Ce maintien du rythme de croissance intervient dans un contexte macroéconomique et politique pourtant peu favorable. La Banque de France a revu à la baisse ses projections de croissance du PIB pour 2025 (0,6 % contre 0,9 % initialement), tandis que le climat d'incertitude lié à la situation politique intérieure et aux tensions géopolitiques mondiales continue de peser sur la consommation et les perspectives économiques globales.
De plus, l’année 2024, qui sert de base de comparaison, avait été particulièrement dynamique en raison d'événements exceptionnels comme les Jeux Olympiques et l’Euro de football, qui avaient dopé les investissements média.
Dans ce contexte, on peut considérer que le maintien d’une croissance à deux chiffres est un signal fort de la résilience du marché publicitaire digital.
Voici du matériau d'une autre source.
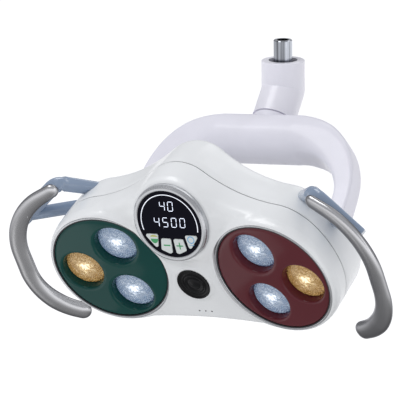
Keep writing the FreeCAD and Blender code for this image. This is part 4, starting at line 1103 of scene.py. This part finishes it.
def floor_material():
    """Pale paper, softly brighter away from the object."""
    dim_within, bright_beyond = 1.0, 2.6
    material, tree, shader = new_material("floor_paper")
    space = object_space(tree)
    length = added(tree, "VectorMath")
    length.operation = "LENGTH"
    tree.links.new(space, length.inputs[0])
    reach = span(tree, length.outputs["Value"], 0, 1)
    put(reach.node, From_Min=dim_within, From_Max=bright_beyond)
    tint = ramp(tree, reach, ((0, (0.3, 0.3, 0.3)), (1, (0.97, 0.97, 0.97))))
    tree.links.new(tint, shader.inputs["Emission Color"])
    tree.links.new(tint, shader.inputs["Base Color"])
    put(shader, Emission_Strength=0.6, Roughness=0.9, Specular_IOR_Level=0)
    return material


def studio():
    """A wide floor below the object, three softboxes, a sheen on each panel and a pale sky."""
    low, high = CAD_BOX
    middle = (Vector(low) + Vector(high)) / 2
    half, steps, drop = 40, 41, 1.1
    lines = np.linspace(-half, half, steps)
    mesh = bpy.data.meshes.new("floor")
    faces = [(row * steps + i, row * steps + i + 1, (row + 1) * steps + i + 1, (row + 1) * steps + i)
             for row in range(steps - 1) for i in range(steps - 1)]
    mesh.from_pydata([(x, y, 0) for y in lines for x in lines], [], faces)
    mesh.materials.append(floor_material())
    plane = new_object("floor", mesh)
    plane.location = (middle.x, middle.y, low[2] - drop)
    area_light("key_softbox", (-0.9, -1.0, 2.2), middle, (1.6, 1.2), 24)
    area_light("fill_softbox", (2.2, -1.2, 0.3), middle, (1.0, 1.6), 4)
    area_light("rim_softbox", (0.3, 1.2, 1.6), middle, (1.6, 0.8), 5)
    for name, _ in SIDES:
        sheen_light(name)
    world = bpy.data.worlds.new("studio")
    bpy.context.scene.world = world
    world.use_nodes = True
    sky = world.node_tree.nodes["Background"]
    put(sky, Color=(0.95, 0.96, 1, 1), Strength=0.52)
    bpy.context.scene.view_settings.view_transform = "Standard"


camera()
studio()
dress_cad_nodes()
front_cover()
seam_seal()
rear_cover()
rear_ears()
yoke()
grips()
brackets()
lamp_panels()
read_out()
key_signs()
hand_sensor()
microphone_hole_shade()
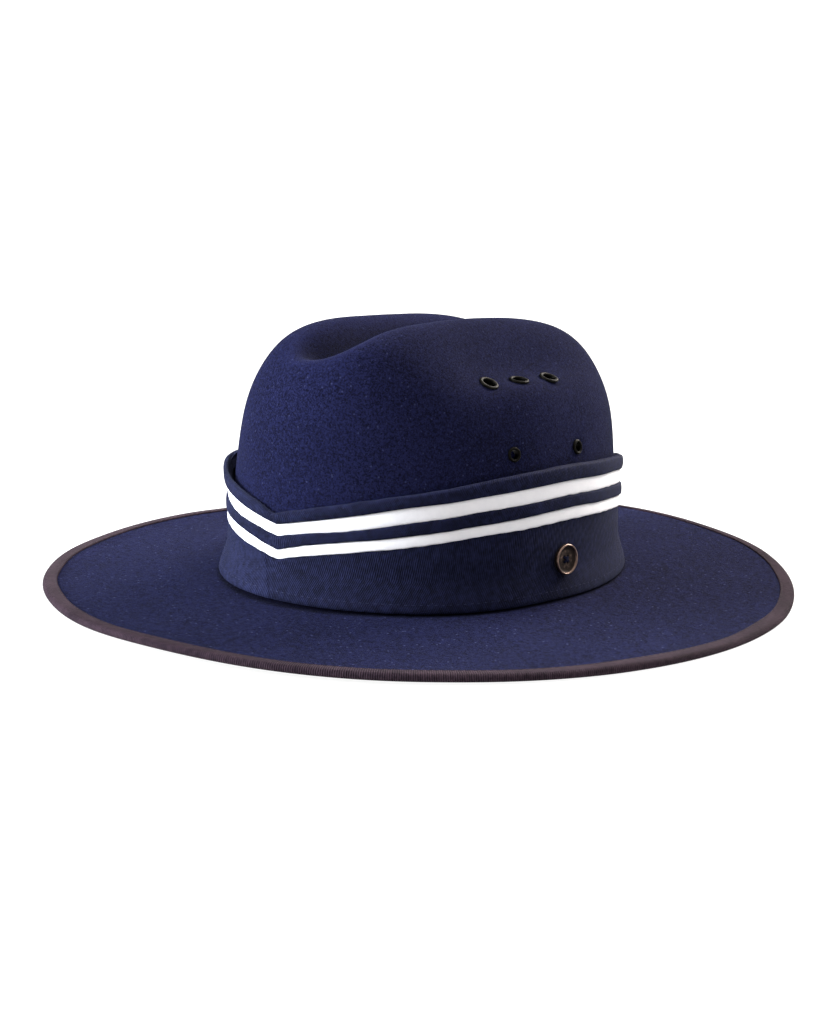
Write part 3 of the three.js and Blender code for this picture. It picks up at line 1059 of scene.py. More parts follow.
def rods(name: str, radii: list[float], reach: float, sides: int, place: list[Placing]) -> Mesh:
    """Round rods along their own axes, joined in one mesh.

    Args:
        name: The mesh's name.
        radii: Radius of each rod.
        reach: How far each rod stands out to either side of its middle.
        sides: Facets round a rod.
        place: For each rod, what moves its points from its own axis to its place.

    Returns:
        The mesh.
    """
    points, faces = [], []
    for radius, move in zip(radii, place):
        corners = ((0.0, -reach), (radius, -reach), (radius, reach), (0.0, reach))
        rod, rod_faces, _ = lathe([(*corner, 0.0) for corner in corners], sides)
        start = sum(len(part) for part in points)
        points.append(move(rod))
        faces += [[start + v for v in face] for face in rod_faces]
    return tidy_mesh(solid_mesh(name, np.concatenate(points), faces))


@dataclass
class Workbench:
    """Turns meshes into pieces of the hat, placed on its one body."""

    body: str = "root"
    sharp_deg: float = 50.0

    def piece(self, mesh: Mesh, material: Material, slot: Slot, nodes: tuple[str, ...] = ()) -> Object:
        """Makes one piece.

        Args:
            mesh: Its mesh, already in place.
            material: Its finish.
            slot: The record's slot of its finish. Not used.
            nodes: Solids that it stands for.

        Returns:
            The piece.
        """
        mesh.shade_smooth()
        mesh.set_sharp_from_angle(angle=math.radians(self.sharp_deg))
        mesh.materials.clear()
        mesh.materials.append(material)
        piece = bpy.data.objects.new(mesh.name, mesh)
        bpy.context.scene.collection.objects.link(piece)
        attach(piece, self.body)
        if nodes:
            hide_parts(*nodes)
        triangles = sum(len(face.vertices) - 2 for face in mesh.polygons)
        log.info("%-28s %7d triangles  %s", piece.name, triangles, material.name)
        return piece


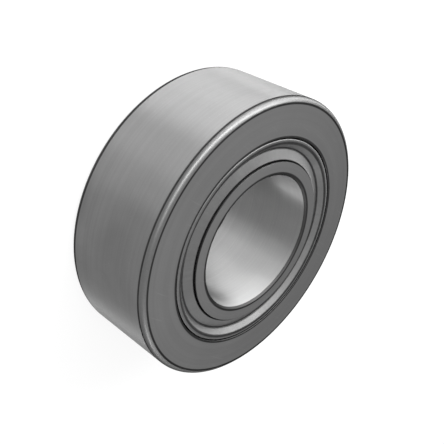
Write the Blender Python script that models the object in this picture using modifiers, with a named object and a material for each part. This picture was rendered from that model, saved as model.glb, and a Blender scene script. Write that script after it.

Plusieurs facteurs contribuent à cette stabilité :
Le réallocation budgétaire en faveur de canaux plus performants ou émergents, avec en tête la CTV, la vidéo en ligne et les plateformes sociales.
Un ralentissement de l’inflation (1,3 % anticipé en 2025 contre 2,3% en 2024 selon la Banque de France), réduisant la pression sur les budgets consommateurs et permettant aux annonceurs de réactiver certains investissements.
L’existence de budgets non consommés au premier semestre 2025, qui pourraient être redéployés sur le second semestre, offrant un effet de rattrapage (comme c’est souvent le cas).
En somme, malgré un environnement économique incertain, les fondamentaux du marché restent solides, soutenus par l’innovation des leviers digitaux et une adaptation agile des stratégies média des annonceurs. Le digital continue ainsi de jouer son rôle de valeur refuge et d’accélérateur de performance dans le mix média.